- Theatrical release poster
- Directed by: Charles R. Rondeau
- Written by: Dorrell McGowan
- Produced by: Hugh M. Hooker
- Starring: London; Fleecie; Buddy Joe Hooker; Wendy Stuart; Carlyle Mitchell; Howard Hoffman; Bob Kline; Pat Bradley; Bill Coontz; Dorothy Johnson; William E. Marks; Pauline Moore; Larry Thor; Norman Bartold;
- Cinematography: Perry Finnerman; Walter Strenge;
- Edited by: Howard Epstein; Arthur H. Nadel;
- Music by: Ronald Stein
- Distributed by: Allied Artists
- Release date: July 6, 1958 (United States);
- Running time: 77 minutes
- Country: United States
- Language: English

= The Littlest Hobo (film) =

The Littlest Hobo is a 1958 American film directed by Charles R. Rondeau. The film stars London, a dog owned and trained by Chuck Eisenmann, in his acting debut, playing as a stray German Shepherd. It was the debut production of Hugh M. Hooker, as well as Rondeau's debut production. Filming took place around Bryce Canyon in Utah. The film featured the song Road Without End, sung by Randy Sparks. It was released by Allied Artists Pictures, and would later become adapted into a Canadian television series in 1963.

==Premise==
Hobo, a homeless German Shepherd, arrives at an unfamiliar town after leaving a freight train. He comes across a lamb and rescues it from being killed at a slaughterhouse, and is later tasked with restoring happiness to a boy and girl.

==Cast==
- London as himself (the dog)
- Fleecie as the lamb
- Buddy Joe Hooker as Tommy
- Wendy Stuart as Molly
- Carlyle Mitchell as Governor Malloy
- Howard Hoffman as captain in mission
- Bob Kline as Mike
- Pat Bradley as Joe
- Bill Coontz as attendant
- Dorothy Johnson as Sister Ophelia
- William E. Marks as Dr.
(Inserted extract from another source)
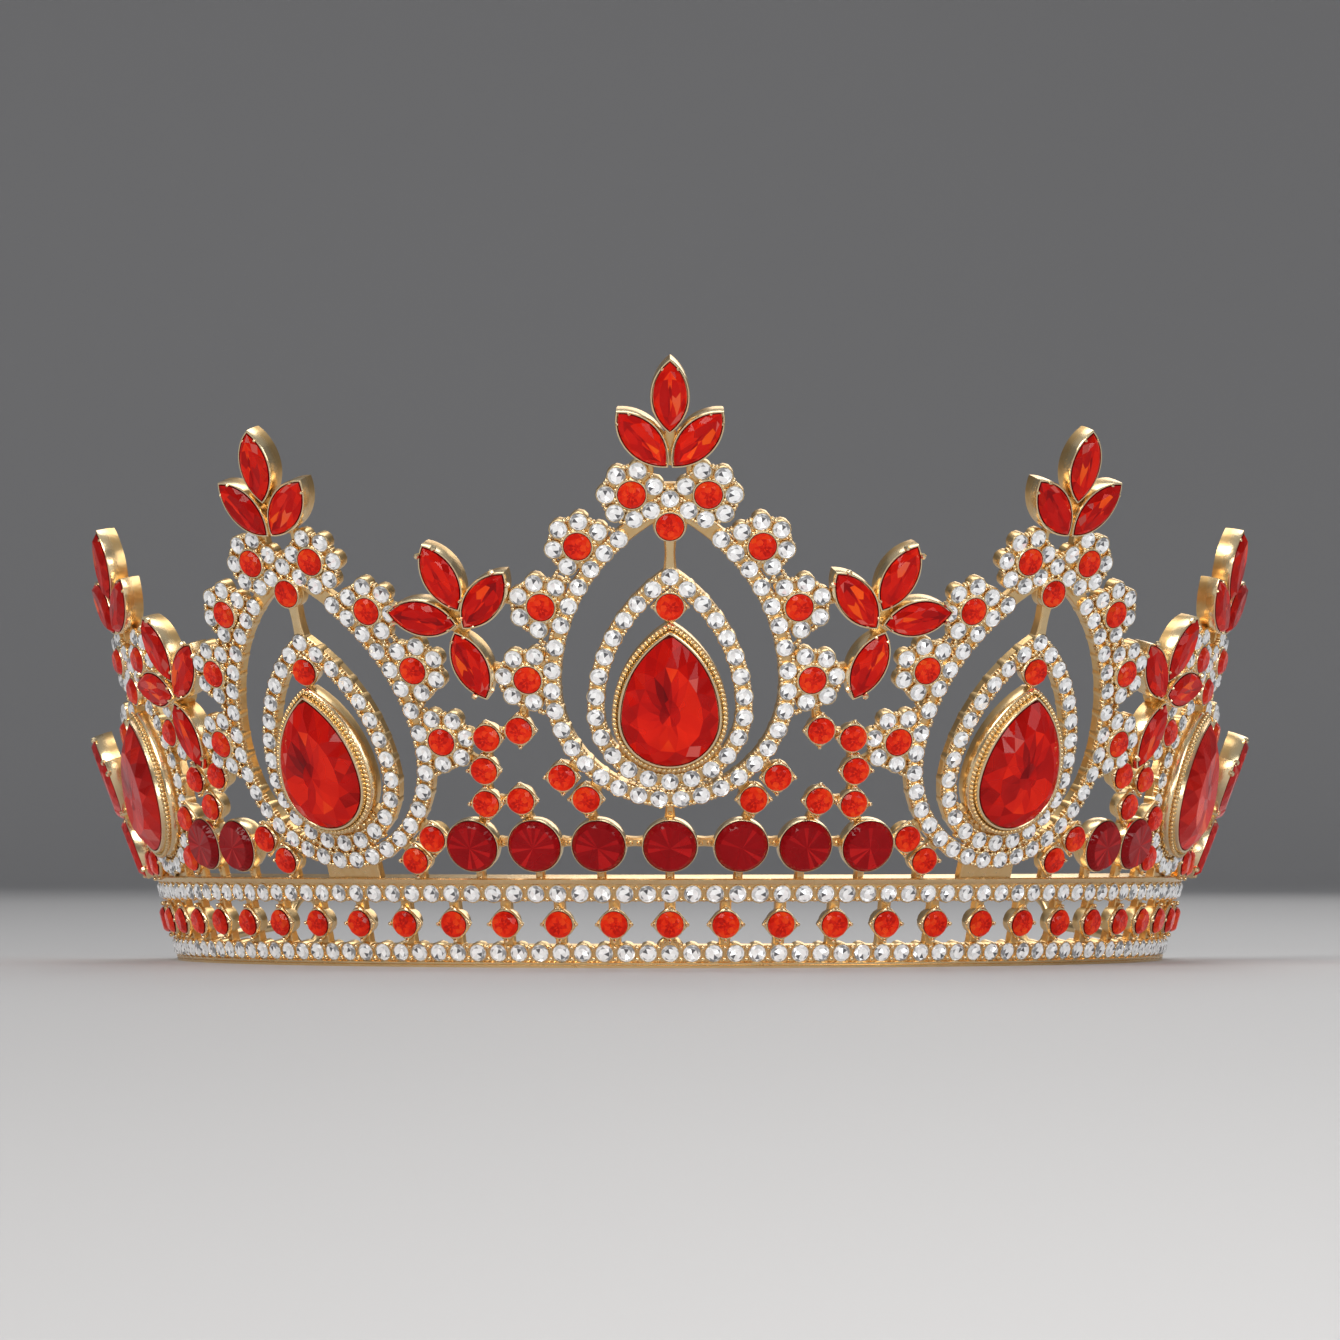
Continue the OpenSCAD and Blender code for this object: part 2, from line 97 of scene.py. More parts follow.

Hunt
- Pauline Moore as nurse
- Larry Thor as police captain
- Norman Bartold as police sergeant

==Reception==
The film received 3.5/5 stars by Wanda Hale of the New York Daily News. According to Rondeau's obituary, he received a Cannes Award in 1958 for directing the film. In March 2024, London was ranked by The Times as the sixth best TV and film dog of all time.